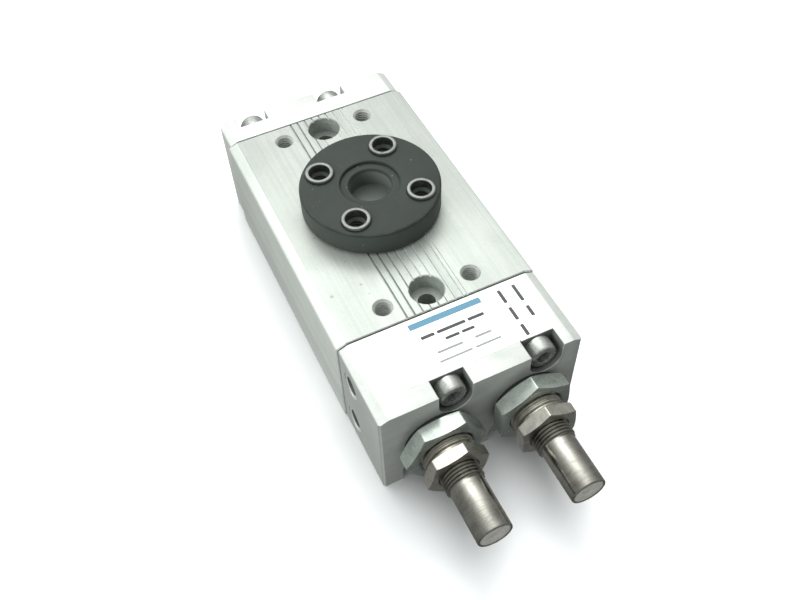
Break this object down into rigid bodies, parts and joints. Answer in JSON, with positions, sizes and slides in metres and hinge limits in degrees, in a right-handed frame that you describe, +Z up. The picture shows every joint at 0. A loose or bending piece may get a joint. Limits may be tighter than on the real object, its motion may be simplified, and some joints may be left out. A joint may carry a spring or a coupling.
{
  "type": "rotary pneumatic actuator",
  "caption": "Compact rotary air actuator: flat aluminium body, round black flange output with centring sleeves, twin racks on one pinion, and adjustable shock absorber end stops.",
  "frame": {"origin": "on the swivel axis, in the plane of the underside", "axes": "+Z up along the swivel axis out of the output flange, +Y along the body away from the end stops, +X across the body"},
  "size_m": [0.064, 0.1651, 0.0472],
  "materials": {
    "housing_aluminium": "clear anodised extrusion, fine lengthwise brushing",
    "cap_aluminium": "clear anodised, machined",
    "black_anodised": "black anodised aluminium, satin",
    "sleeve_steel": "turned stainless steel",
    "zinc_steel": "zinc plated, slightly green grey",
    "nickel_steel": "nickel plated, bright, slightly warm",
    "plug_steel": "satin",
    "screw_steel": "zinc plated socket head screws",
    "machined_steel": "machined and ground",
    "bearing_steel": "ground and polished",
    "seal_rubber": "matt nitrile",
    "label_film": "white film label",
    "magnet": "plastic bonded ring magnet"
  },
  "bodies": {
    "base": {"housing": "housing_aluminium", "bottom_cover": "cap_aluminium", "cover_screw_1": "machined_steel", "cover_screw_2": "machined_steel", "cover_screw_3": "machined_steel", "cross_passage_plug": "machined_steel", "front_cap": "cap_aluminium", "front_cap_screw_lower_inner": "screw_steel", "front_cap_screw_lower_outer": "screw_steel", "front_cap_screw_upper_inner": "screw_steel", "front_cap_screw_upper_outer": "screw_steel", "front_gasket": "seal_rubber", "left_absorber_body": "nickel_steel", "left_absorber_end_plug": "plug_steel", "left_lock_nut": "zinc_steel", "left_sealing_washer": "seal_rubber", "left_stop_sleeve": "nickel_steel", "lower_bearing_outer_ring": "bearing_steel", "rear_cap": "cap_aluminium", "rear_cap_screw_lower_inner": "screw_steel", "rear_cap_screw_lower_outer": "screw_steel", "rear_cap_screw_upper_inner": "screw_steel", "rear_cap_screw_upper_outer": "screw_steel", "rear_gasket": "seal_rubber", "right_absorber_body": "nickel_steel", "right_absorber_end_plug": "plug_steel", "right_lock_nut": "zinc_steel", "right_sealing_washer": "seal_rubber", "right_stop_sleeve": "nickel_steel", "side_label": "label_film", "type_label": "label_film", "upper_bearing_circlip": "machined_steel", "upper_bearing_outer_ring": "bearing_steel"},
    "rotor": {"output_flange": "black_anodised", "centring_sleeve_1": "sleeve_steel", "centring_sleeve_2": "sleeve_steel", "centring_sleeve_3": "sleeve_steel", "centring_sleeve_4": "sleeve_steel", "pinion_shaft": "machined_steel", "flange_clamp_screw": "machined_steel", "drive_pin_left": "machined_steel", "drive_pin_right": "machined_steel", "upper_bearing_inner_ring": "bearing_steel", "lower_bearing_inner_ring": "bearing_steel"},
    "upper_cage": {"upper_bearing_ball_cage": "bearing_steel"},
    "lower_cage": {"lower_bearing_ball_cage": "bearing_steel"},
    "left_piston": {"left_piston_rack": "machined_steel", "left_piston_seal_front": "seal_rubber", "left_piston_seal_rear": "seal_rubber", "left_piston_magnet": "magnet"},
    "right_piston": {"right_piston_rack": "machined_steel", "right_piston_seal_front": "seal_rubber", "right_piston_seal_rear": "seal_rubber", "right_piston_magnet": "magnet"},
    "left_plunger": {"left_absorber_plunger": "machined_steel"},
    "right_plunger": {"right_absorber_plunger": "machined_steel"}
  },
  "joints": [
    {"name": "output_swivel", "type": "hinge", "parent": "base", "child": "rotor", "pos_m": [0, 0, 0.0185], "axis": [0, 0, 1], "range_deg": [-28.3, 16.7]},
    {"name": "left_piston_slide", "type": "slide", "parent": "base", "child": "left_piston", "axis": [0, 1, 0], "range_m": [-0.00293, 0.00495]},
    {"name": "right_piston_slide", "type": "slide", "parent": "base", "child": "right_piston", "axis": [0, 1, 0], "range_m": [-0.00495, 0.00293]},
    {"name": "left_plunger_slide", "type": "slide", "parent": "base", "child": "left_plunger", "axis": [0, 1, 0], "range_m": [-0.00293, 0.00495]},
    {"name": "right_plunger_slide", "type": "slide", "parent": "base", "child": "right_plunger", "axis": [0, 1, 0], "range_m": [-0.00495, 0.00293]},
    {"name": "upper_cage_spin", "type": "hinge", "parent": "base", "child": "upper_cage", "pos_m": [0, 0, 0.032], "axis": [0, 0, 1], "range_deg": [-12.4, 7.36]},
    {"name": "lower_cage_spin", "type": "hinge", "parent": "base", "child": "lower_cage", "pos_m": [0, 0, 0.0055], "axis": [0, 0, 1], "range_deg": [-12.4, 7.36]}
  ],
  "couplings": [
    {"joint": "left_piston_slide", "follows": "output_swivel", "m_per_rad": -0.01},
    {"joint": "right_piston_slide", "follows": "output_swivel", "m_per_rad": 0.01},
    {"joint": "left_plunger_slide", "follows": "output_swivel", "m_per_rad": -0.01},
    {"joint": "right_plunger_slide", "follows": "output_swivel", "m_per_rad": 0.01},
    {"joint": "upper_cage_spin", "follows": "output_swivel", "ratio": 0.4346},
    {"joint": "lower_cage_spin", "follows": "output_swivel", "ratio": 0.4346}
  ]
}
────────────────────
### EXERCISE INSTRUCTIONS
Every line of the data above should be copied exactly.

### RESULT OF THIS TASK
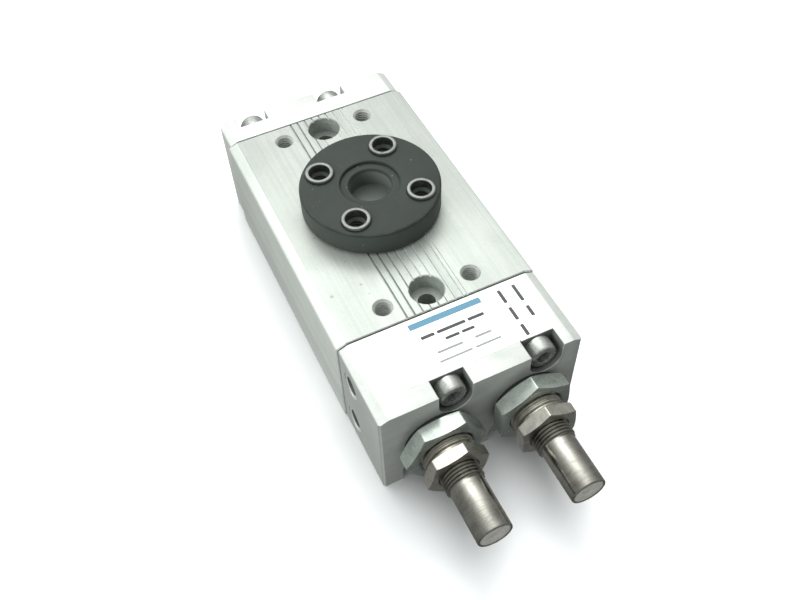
Break this object down into rigid bodies, parts and joints. Answer in JSON, with positions, sizes and slides in metres and hinge limits in degrees, in a right-handed frame that you describe, +Z up. The picture shows every joint at 0. A loose or bending piece may get a joint. Limits may be tighter than on the real object, its motion may be simplified, and some joints may be left out. A joint may carry a spring or a coupling.
{
  "type": "rotary pneumatic actuator",
  "caption": "Compact rotary air actuator: flat aluminium body, round black flange output with centring sleeves, twin racks on one pinion, and adjustable shock absorber end stops.",
  "frame": {"origin": "on the swivel axis, in the plane of the underside", "axes": "+Z up along the swivel axis out of the output flange, +Y along the body away from the end stops, +X across the body"},
  "size_m": [0.064, 0.1651, 0.0472],
  "materials": {
    "housing_aluminium": "clear anodised extrusion, fine lengthwise brushing",
    "cap_aluminium": "clear anodised, machined",
    "black_anodised": "black anodised aluminium, satin",
    "sleeve_steel": "turned stainless steel",
    "zinc_steel": "zinc plated, slightly green grey",
    "nickel_steel": "nickel plated, bright, slightly warm",
    "plug_steel": "satin",
    "screw_steel": "zinc plated socket head screws",
    "machined_steel": "machined and ground",
    "bearing_steel": "ground and polished",
    "seal_rubber": "matt nitrile",
    "label_film": "white film label",
    "magnet": "plastic bonded ring magnet"
  },
  "bodies": {
    "base": {"housing": "housing_aluminium", "bottom_cover": "cap_aluminium", "cover_screw_1": "machined_steel", "cover_screw_2": "machined_steel", "cover_screw_3": "machined_steel", "cross_passage_plug": "machined_steel", "front_cap": "cap_aluminium", "front_cap_screw_lower_inner": "screw_steel", "front_cap_screw_lower_outer": "screw_steel", "front_cap_screw_upper_inner": "screw_steel", "front_cap_screw_upper_outer": "screw_steel", "front_gasket": "seal_rubber", "left_absorber_body": "nickel_steel", "left_absorber_end_plug": "plug_steel", "left_lock_nut": "zinc_steel", "left_sealing_washer": "seal_rubber", "left_stop_sleeve": "nickel_steel", "lower_bearing_outer_ring": "bearing_steel", "rear_cap": "cap_aluminium", "rear_cap_screw_lower_inner": "screw_steel", "rear_cap_screw_lower_outer": "screw_steel", "rear_cap_screw_upper_inner": "screw_steel", "rear_cap_screw_upper_outer": "screw_steel", "rear_gasket": "seal_rubber", "right_absorber_body": "nickel_steel", "right_absorber_end_plug": "plug_steel", "right_lock_nut": "zinc_steel", "right_sealing_washer": "seal_rubber", "right_stop_sleeve": "nickel_steel", "side_label": "label_film", "type_label": "label_film", "upper_bearing_circlip": "machined_steel", "upper_bearing_outer_ring": "bearing_steel"},
    "rotor": {"output_flange": "black_anodised", "centring_sleeve_1": "sleeve_steel", "centring_sleeve_2": "sleeve_steel", "centring_sleeve_3": "sleeve_steel", "centring_sleeve_4": "sleeve_steel", "pinion_shaft": "machined_steel", "flange_clamp_screw": "machined_steel", "drive_pin_left": "machined_steel", "drive_pin_right": "machined_steel", "upper_bearing_inner_ring": "bearing_steel", "lower_bearing_inner_ring": "bearing_steel"},
    "upper_cage": {"upper_bearing_ball_cage": "bearing_steel"},
    "lower_cage": {"lower_bearing_ball_cage": "bearing_steel"},
    "left_piston": {"left_piston_rack": "machined_steel", "left_piston_seal_front": "seal_rubber", "left_piston_seal_rear": "seal_rubber", "left_piston_magnet": "magnet"},
    "right_piston": {"right_piston_rack": "machined_steel", "right_piston_seal_front": "seal_rubber", "right_piston_seal_rear": "seal_rubber", "right_piston_magnet": "magnet"},
    "left_plunger": {"left_absorber_plunger": "machined_steel"},
    "right_plunger": {"right_absorber_plunger": "machined_steel"}
  },
  "joints": [
    {"name": "output_swivel", "type": "hinge", "parent": "base", "child": "rotor", "pos_m": [0, 0, 0.0185], "axis": [0, 0, 1], "range_deg": [-28.3, 16.7]},
    {"name": "left_piston_slide", "type": "slide", "parent": "base", "child": "left_piston", "axis": [0, 1, 0], "range_m": [-0.00293, 0.00495]},
    {"name": "right_piston_slide", "type": "slide", "parent": "base", "child": "right_piston", "axis": [0, 1, 0], "range_m": [-0.00495, 0.00293]},
    {"name": "left_plunger_slide", "type": "slide", "parent": "base", "child": "left_plunger", "axis": [0, 1, 0], "range_m": [-0.00293, 0.00495]},
    {"name": "right_plunger_slide", "type": "slide", "parent": "base", "child": "right_plunger", "axis": [0, 1, 0], "range_m": [-0.00495, 0.00293]},
    {"name": "upper_cage_spin", "type": "hinge", "parent": "base", "child": "upper_cage", "pos_m": [0, 0, 0.032], "axis": [0, 0, 1], "range_deg": [-12.4, 7.36]},
    {"name": "lower_cage_spin", "type": "hinge", "parent": "base", "child": "lower_cage", "pos_m": [0, 0, 0.0055], "axis": [0, 0, 1], "range_deg": [-12.4, 7.36]}
  ],
  "couplings": [
    {"joint": "left_piston_slide", "follows": "output_swivel", "m_per_rad": -0.01},
    {"joint": "right_piston_slide", "follows": "output_swivel", "m_per_rad": 0.01},
    {"joint": "left_plunger_slide", "follows": "output_swivel", "m_per_rad": -0.01},
    {"joint": "right_plunger_slide", "follows": "output_swivel", "m_per_rad": 0.01},
    {"joint": "upper_cage_spin", "follows": "output_swivel", "ratio": 0.4346},
    {"joint": "lower_cage_spin", "follows": "output_swivel", "ratio": 0.4346}
  ]
}